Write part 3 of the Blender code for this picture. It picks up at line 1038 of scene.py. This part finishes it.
==
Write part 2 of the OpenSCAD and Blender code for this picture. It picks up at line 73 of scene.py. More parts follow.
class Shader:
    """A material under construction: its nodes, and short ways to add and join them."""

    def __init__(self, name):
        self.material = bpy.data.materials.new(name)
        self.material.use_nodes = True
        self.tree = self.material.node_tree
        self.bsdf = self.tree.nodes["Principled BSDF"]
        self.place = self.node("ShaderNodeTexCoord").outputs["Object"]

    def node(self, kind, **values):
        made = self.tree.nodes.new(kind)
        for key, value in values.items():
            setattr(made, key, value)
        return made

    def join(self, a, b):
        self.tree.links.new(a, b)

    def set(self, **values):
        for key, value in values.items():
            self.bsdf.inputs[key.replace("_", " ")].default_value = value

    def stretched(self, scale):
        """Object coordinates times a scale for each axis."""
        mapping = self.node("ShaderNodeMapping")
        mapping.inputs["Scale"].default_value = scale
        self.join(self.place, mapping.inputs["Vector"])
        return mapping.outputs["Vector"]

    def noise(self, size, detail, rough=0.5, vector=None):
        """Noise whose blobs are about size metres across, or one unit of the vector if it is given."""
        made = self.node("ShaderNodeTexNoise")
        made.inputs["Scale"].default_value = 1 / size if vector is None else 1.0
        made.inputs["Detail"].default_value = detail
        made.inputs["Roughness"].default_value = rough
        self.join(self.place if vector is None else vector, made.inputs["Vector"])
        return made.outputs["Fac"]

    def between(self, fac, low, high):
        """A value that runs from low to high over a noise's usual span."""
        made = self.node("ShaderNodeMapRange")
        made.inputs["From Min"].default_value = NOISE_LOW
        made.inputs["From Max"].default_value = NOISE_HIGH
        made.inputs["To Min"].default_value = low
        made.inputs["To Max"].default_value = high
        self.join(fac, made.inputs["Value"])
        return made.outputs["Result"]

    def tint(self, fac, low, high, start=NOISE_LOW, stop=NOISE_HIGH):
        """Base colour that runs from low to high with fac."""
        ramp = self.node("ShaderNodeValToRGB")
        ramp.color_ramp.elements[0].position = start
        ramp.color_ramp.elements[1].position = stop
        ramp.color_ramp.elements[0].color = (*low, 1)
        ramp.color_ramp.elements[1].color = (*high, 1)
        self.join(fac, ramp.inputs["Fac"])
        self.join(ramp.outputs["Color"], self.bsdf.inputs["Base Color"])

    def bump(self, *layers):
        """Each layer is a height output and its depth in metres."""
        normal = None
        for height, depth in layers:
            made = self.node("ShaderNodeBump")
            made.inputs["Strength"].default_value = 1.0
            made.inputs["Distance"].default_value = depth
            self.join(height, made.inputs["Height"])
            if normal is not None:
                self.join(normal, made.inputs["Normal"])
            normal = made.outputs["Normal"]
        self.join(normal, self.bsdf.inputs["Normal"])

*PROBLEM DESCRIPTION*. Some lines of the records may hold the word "scene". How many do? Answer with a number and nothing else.

*ANSWER IN FULL*. 2